A team of physicists says they’ve figured out how to use a sensor-laden patch of ice near the South Pole to measure tiny changes in particles called neutrinos as they pass through space. Those changes could help reveal how gravity affects matter on the scale of subatomic particles like neutrinos. If they’re right, it could be a step toward resolving a problem physicists have wrangled with for decades.

Physicist Tom Studdard of the University of Copenhagen and his colleagues published their work in the journal Nature Physics.

The IceCube lab stands near the Amundsen-Scott South Pole Station in Antarctica. Beneath the surface, neutrino detectors embedded in a cubic kilometer of ice wait for a neutrino to streak past.

Martin Wolf, IceCube/NSF

Quantum physics on ice

Studdard and his colleagues studied data from the IceCube Neutrino Observatory in Antarctica, whose sensors have recorded the passage of around 300,000 neutrinos so far. The physicists wanted to know whether they could measure tiny, subtle changes in the neutrinos’ properties, which could be caused by an elusive force called quantum gravity. Stuttard and his colleagues showed that their method for measuring those small changes worked, but they need more data to find what they are looking for.

The universe as we know it works according to a set of rules described by physicist Albert Einstein in his theory of general relativity. Those rules explain everything from why a dropped pen falls to the floor, to why galaxy clusters can become cosmic magnifying lenses. But if you zoom in to very tiny scales — the realm of subatomic particles like electrons, quarks, and neutrinos — Einstein’s rules don’t seem to apply anymore. At the smallest scales, the universe runs on a different set of rules called quantum mechanics.

Somewhere, there’s an exact scale at which the rules change over from general relativity to quantum mechanics, and somewhere, there’s a way to connect the two sets of rules.
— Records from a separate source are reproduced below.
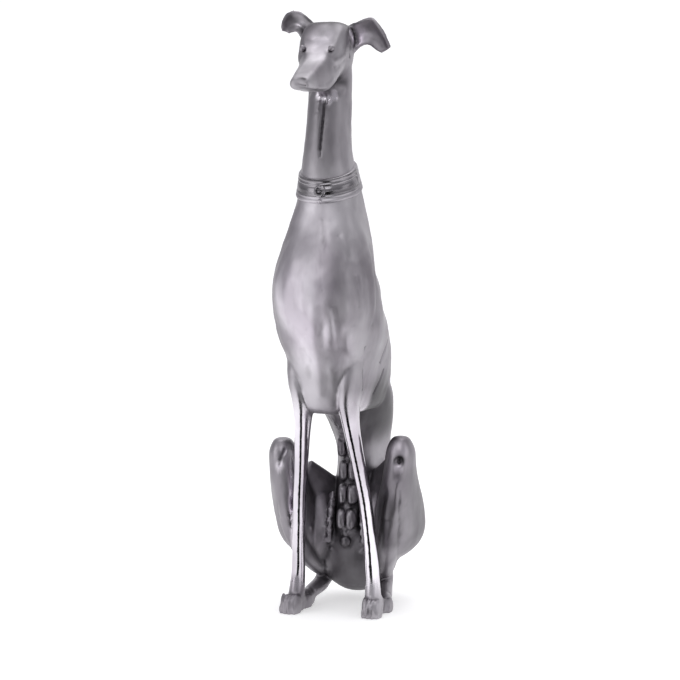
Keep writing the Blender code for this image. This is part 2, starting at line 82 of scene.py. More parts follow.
# Skull and muzzle: Y, top, bottom, half width, how much wider it is above than below
HEAD = (
    (-0.2, 67.4, 64.2, 1.50, 0.14), (-1.2, 68.9, 62.8, 2.50, 0.16), (-2.8, 69.5, 62.6, 2.95, 0.16),
    (-4.6, 69.4, 62.8, 3.00, 0.14), (-6.0, 68.1, 62.3, 2.70, 0.04), (-7.1, 66.4, 61.7, 2.26, -0.06),
    (-8.4, 65.3, 61.6, 2.04, -0.12), (-9.9, 64.5, 61.75, 1.76, -0.12), (-11.3, 63.8, 61.85, 1.46, -0.10),
    (-12.1, 63.35, 61.95, 1.28, -0.08), (-12.5, 63.0, 62.15, 1.00, 0.0),
)
HEAD_FULLNESS = 0.48
# Foreleg of the left side: X, Y, Z, half width, half depth
FORELEG = (
    (3.40, -3.0, 34.0, 1.00, 1.60), (3.45, -3.5, 31.0, 1.40, 2.30), (3.15, -4.0, 28.0, 1.45, 2.45),
    (2.86, -4.1, 25.6, 1.26, 2.02),
    (3.05, -3.8, 22.8, 0.94, 1.45), (3.58, -2.9, 18.0, 0.81, 1.12), (4.09, -2.1, 13.7, 0.78, 1.02),
    (4.40, -1.5, 9.0, 0.76, 0.98), (4.58, -1.2, 5.0, 0.80, 1.00), (4.66, -1.3, 2.8, 0.92, 1.15),
    (4.76, -1.5, 1.2, 1.00, 1.50),
)
# The left forefoot stands a little behind the right one, from the elbow down
STANCE_SKEW = 0.55
STANCE_TOP = 25.0
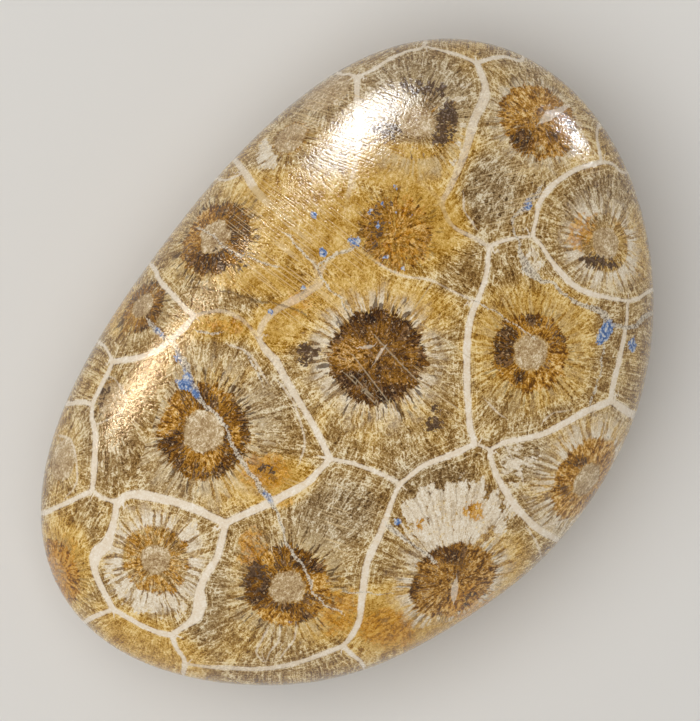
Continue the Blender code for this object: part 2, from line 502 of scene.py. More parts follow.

That’s the kind of problem that has kept generations of physicists awake at night. Right now, there isn’t a good description of how (or if) gravity works at the tiny scales of quantum mechanics. Studdard and his colleagues hope neutrinos can help them learn those rules.

But they’re going to need a lot more neutrinos.

Shape-shifting ghost particles

Neutrinos are like tiny ghosts; they have no electrical charge and almost no mass, so they barely interact with the universe around them. Like ghosts, they can move through walls, mountains, or even entire planets, undisturbed and often undetected. Most of the neutrinos IceCube’s sensors detect have passed through the roughly 7,800-mile diameter of Earth to arrive in the Antarctic ice.

Even IceCube doesn’t really detect neutrinos; instead, its sensors (thousands of them, embedded throughout a cubic kilometer of deep, ancient ice) measure the quick flash of radiation that happens when a neutrino bumps into an atom. That radiation holds clues about the neutrino’s energy and the direction it came from. Stuttard and his colleagues hoped that information could also reveal whether certain properties had changed slightly during the neutrino’s journey.

Here’s where it gets weird. (No, it wasn’t weird before. You haven’t seen weird yet.)

Neutrinos come in three types, or flavors: electron neutrinos, muon neutrinos, and tau neutrinos. Those flavors are named for the types of subatomic particles that tend to be spawned when the neutrino finally collides with an atom. And as a neutrino flies through space, it changes flavors constantly.

“Imagine purchasing a carton of chocolate ice cream at the store, driving home, and opening it only to find it was vanilla! So you put a scoop of vanilla in your bowl and walk into the other room to eat it, where you are surprised to find it is now strawberry,” explains the Fermi National Laboratory on its website. “That’s what happens with neutrinos.”

However, those changes aren’t random; physicists can generally predict how far a neutrino should travel between flavor changes. Stuttard and his colleagues were looking for deviations from that predictable pattern (which is called quantum coherence). If those deviations happened, they had to be caused by something actually having an effect on the neutrino — something like a version of gravity that works at the quantum scale.

A long way to go

Stuttard and his colleagues didn’t measure any quantum-gravity-induced changes in their neutrinos, but they did show that it’s possible to measure whether a neutrino’s quantum coherence has been tampered with mid-flight.

Most of the neutrinos that IceCube has measured so far formed in Earth’s atmosphere when high-energy particles from space collided with atoms in the atmosphere. At most, those atmospheric neutrinos had traveled about 7,800 miles through Earth to reach IceCube. That’s not very far in the cosmic scheme of things.

“Apparently a much longer distance is needed for quantum gravity to make an impact if it exists,” says Studdard in a recent statement.

And that means physicists are going to need data from many, many neutrinos that began their journeys in distant space, traveling billions of light years to reach Earth. Those neutrinos are rarer and harder to detect than atmospheric neutrinos, but Studdard and his colleagues are optimistic.

“With future measurements with astrophysical neutrinos, as well as more precise detectors being built in the coming decade, we hope to finally answer this fundamental question,” says Studdard.